Of course this is completely logical. So all you readers understand if I do not publish my story on my site.
Though my other option is to self-publish through Amazon or something similar. I am wondering how many people have published through these channels or know of anyone that has published through these channels and what the success rate was. Leave me comments if you are one of these few that have been a part of self-publishing online. I would really like to hear from you.
So, as for what I will be writing for my NaNoWriMo story for this year, the story is about a set of scientists who have created a time machine that is limited to backwards travel of up to 20 years. (A la Quantum Leap) The reasoning is to have the ability to change issues in time to see how it affects the world. Changing the world back... That is another story.
Sci-fi at its best!
So, I have come to a realization that writing fiction, good fiction is much like making a good game. Think about it, good fiction works have a learning phase, the challenge to the characters and then the goal or finish for the end. Games have to be made the same way, just as movies and engaging television series. Backstory, Build-up, Crest, then the Comedown. It's amazing how all media has these things in common.
Speaking of great works of media, Twilight is going to be out in theaters soon. >.< It's a bit depressing honestly and I am not going to link to it. It should instantly come up on Google if one wants to search for it.
It began so good, it was perfect for tweens and teens. A great, vampire-teen romance novel. Then the author had to interject her belief system like an Anvil falling in a Warner Brothers cartoon and then tried to live out her own fantasy or had rose-colored glasses glued to her face by raving fangirls and let them finish the last book.

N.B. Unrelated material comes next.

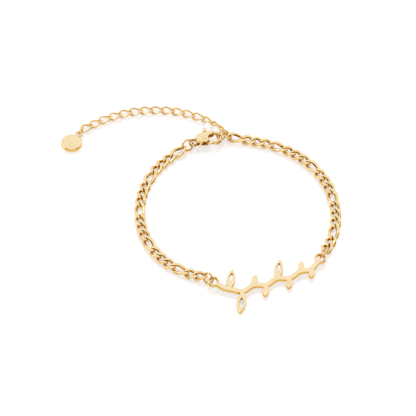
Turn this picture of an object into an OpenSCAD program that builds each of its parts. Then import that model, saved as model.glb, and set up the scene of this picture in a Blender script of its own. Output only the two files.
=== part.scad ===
// Nameplate bracelet: two halves of figaro chain, a cut ornamental plate, a lobster clasp
// and an extender chain with a round tag, all lying on a flat surface at z = 0.
// Millimetres. +X runs along the bracelet's long side, +Y points away from the plate's side.

/* [Chain] */
// Thickness of the wire of the main chain
link_wire = 0.76; // [0.6:0.02:0.78]
// Overall width of a main link
link_w = 3.06; // [3:0.02:3.2]
// Length that one short link adds to the chain
short_step = 2.75; // [2.7:0.05:2.9]
// Length that one long link adds to the chain
long_step = 4.3; // [4.2:0.05:4.6]
// Angle by which each end of a link is turned about the link's length
link_turn = -48; // [-52:1:-45]
// Links in each half of the chain
side_links = 19; // [15:4:19]
// Free play where two pieces hook together
play = 0.14; // [0.1:0.01:0.16]

/* [Rings] */
// Outer diameter of the ring in the clasp's eye
clasp_ring_d = 3.9; // [3.8:0.1:4.2]
// Wire of the ring in the clasp's eye
clasp_ring_wire = 0.6; // [0.5:0.05:0.7]
// Outer diameter of the two rings in the nameplate's eyelets
plate_ring_d = 3.7; // [3.7:0.1:4]
// Wire of the two rings in the nameplate's eyelets
plate_ring_wire = 0.6; // [0.5:0.05:0.65]
// Outer diameter of the ring in the clasp's hook
hook_ring_d = 3.4; // [3.3:0.1:3.6]
// Wire of the ring in the clasp's hook
hook_ring_wire = 0.55; // [0.5:0.05:0.65]
// Outer diameter of the ring that joins chain, extender and hook ring
end_ring_d = 3.3; // [3.2:0.1:3.5]
// Wire of the ring that joins chain, extender and hook ring
end_ring_wire = 0.6; // [0.5:0.02:0.7]

/* [Nameplate] */
// Distance between the centres of the two eyelets
plate_span = 31; // [28:0.5:33]
// Thickness of the plate
plate_thick = 1.1; // [1:0.1:1.3]
// Width of the plate's main stroke
stroke_w = 1.3; // [1.1:0.1:1.5]
// Hole of an eyelet
eyelet_hole = 2; // [1.9:0.1:2.2]
// Width of the metal round an eyelet's hole
eyelet_band = 0.7; // [0.6:0.05:0.8]

/* [Clasp] */
// Thickness of the clasp
clasp_thick = 1.9; // [1.8:0.1:2]
// Length of the clasp from the centre of its eye to the end of its hook
clasp_len = 8.7; // [8.5:0.1:9]
// Width of the metal of the hook
hook_band = 0.95; // [0.9:0.05:1]
// Thickness of the lever
lever_thick = 0.62; // [0.5:0.02:0.7]
// Diameter of the rivet that the lever turns on
rivet_d = 0.66; // [0.6:0.02:0.7]

/* [Extender] */
// Links of the extender chain
extender_links = 15; // [8:1:18]
// Thickness of the wire of the extender chain
extender_wire = 0.5; // [0.4:0.02:0.55]
// Overall width of an extender link
extender_w = 2.7; // [2.6:0.05:2.9]
// Length that one extender link adds
extender_step = 3.15; // [2.9:0.05:3.2]

/* [Tag] */
// Diameter of the round tag
tag_d = 6; // [5:0.5:8]
// Thickness of the tag
tag_thick = 1.2; // [0.9:0.1:1.3]
// Outer diameter of the tag's ring
tag_ring_d = 2.8; // [2.7:0.1:3.2]
// Wire of the tag's ring
tag_ring_wire = 0.45; // [0.4:0.05:0.5]

/* [Hidden] */
gold = [0.9, 0.72, 0.42];
pale_gold = [0.95, 0.8, 0.52];

// Order of the closed loop, counter-clockwise from above, starting at the clasp's eye.
AT_CLASP_RING = 0;
AT_LEFT = 1;
AT_PLATE_RING_LEFT = AT_LEFT + side_links;
AT_PLATE = AT_PLATE_RING_LEFT + 1;
AT_PLATE_RING_RIGHT = AT_PLATE + 1;
AT_RIGHT = AT_PLATE_RING_RIGHT + 1;
AT_END_RING = AT_RIGHT + side_links;
AT_HOOK_RING = AT_END_RING + 1;
AT_CLASP = AT_HOOK_RING + 1;
LOOP_PIECES = AT_CLASP + 1;

// Heights of the middles of the pieces above the surface.
link_z = 0.9;
plate_z = 1.68;
clasp_z = 1.85;
clasp_ring_z = 1.4;
plate_ring_link_z = 1.55;
end_ring_link_z = 1.53;
end_ring_hook_z = 1.9;
end_ring_play = 0.3;
eye_play = 0.34;
plate_play = 0.36;
hook_play = 0.2;

// Rolls of the rings about the line of the chain.
clasp_ring_roll = 62;
plate_ring_roll = 64;
end_ring_roll = 36;
hook_ring_roll = -74;

// The loop's outline: the loop's radius at angle a is its size times 1 plus these waves.
// Columns: waves round the loop, share of the cosine, share of the sine.
OUTLINE = [
    [2, 0.0436, -0.0153],
    [3, -0.0028, -0.0133],
    [4, -0.0121, 0.0013],
    [5, 0.0004, 0.0022]
];
first_angle = 117.9;

// Clasp: u runs from the eye to the hook, v towards the hook's spine.
eye_hole = 1.6;
eye_band = 0.6;
eye_thick = 1;
hook_r = 0.264 * clasp_len;
hook_u = clasp_len - hook_r;
hook_thick = 1.2;
hook_tip_angle = -112;
hook_root_angle = 95;
hook_bevel = 0.28;
eye_bevel = 0.25;
mouth_r = hook_r - hook_band;
mouth_step = 0.04;
rivet_u = 0.408 * clasp_len;
rivet_v = 0.029 * clasp_len;
rivet_gap = 0.02;
head_rim = 0.2;
head_d = rivet_d + 2 * head_rim;
head_h = 0.2;
lever_play = 0.03;
slot_gap = 0.05;
hub_r = 0.109 * clasp_len;
gate_r = clasp_len / 3;
gate_w = 0.109 * clasp_len;
gate_root_w = 0.149 * clasp_len;
gate_root = clasp_len * [0, -0.017];
gate_bend = clasp_len * [0.138, -0.161];
gate_end = clasp_len * [0.27, -0.23];
seam = 0.06;
knob_at = clasp_len * [0.086, 0.35];
knob_angle = atan2(knob_at[1], knob_at[0]);
stem_w = 0.092 * clasp_len;
stem_angle_play = 3;
stem_spread = asin(stem_w / 2 / hub_r) + stem_angle_play;
lever_open = 25;
gate_slot_first = -100;
gate_slot_last = 12;
knob_d = 0.143 * clasp_len;
knob_thick = 1.5;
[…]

I think that when writing a series of books, one has to look at the four steps I listed above for good works and apply that not only to each book but to the whole of a series. This began falling off in the Twilight series in book 3. By Breaking Dawn, I had already begun to feel as though my life was wasting away, much like it had when I was forced to sit an watch Thumb Wars in conjunction with Thumbtanic.

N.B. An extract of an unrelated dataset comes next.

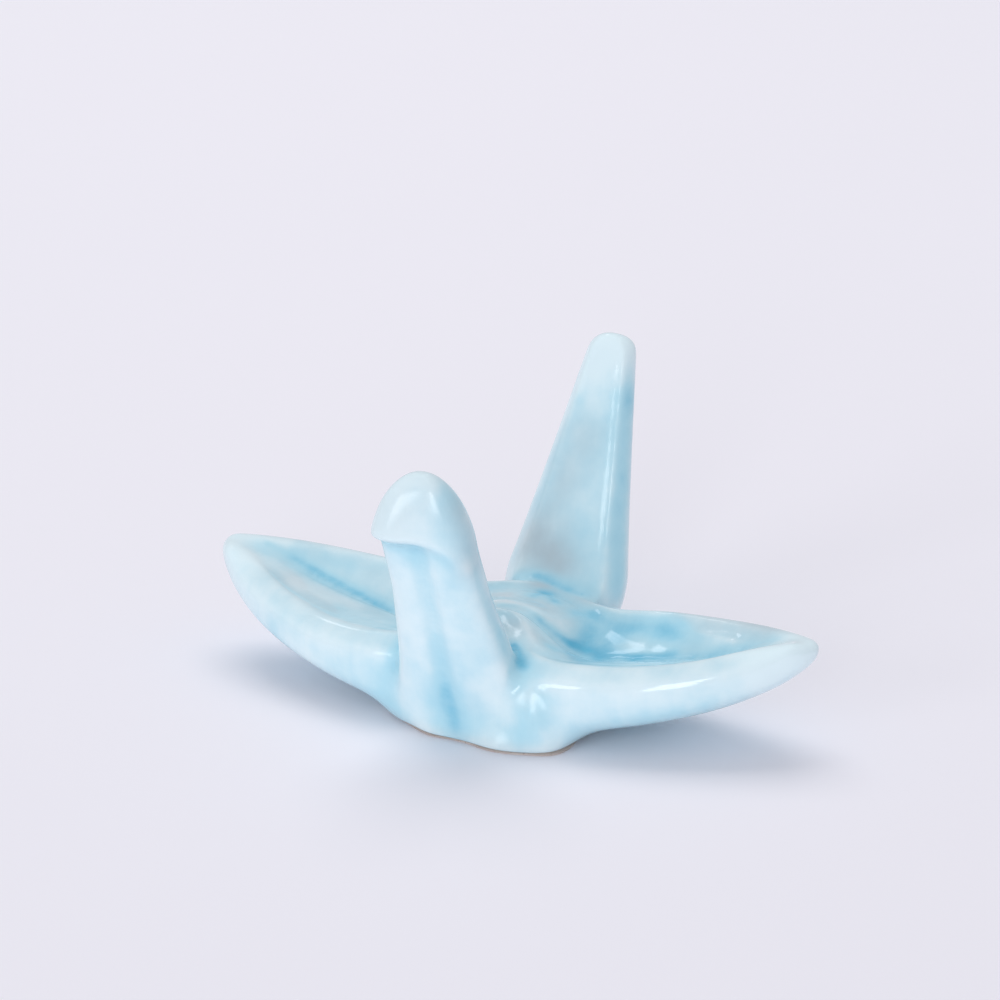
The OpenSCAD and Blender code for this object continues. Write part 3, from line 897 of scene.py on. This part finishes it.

The biggest conflict was over in the third book, it could have easily ended there. But the last book was a big mass of ego boosting description that pinnacled at a fight that was never ever fought. No pinnacle, no challenge, no conflict. Compared to the other books that had big fights or chases and some great action, this one just lacked, in everything but flowery, narcissistic descriptive about how the author could hope she might look as a vampire. Or possibly how she thinks she looks now.
There's a term for this type of character mutilation and normally the original author is the victim for the most part, not the fans.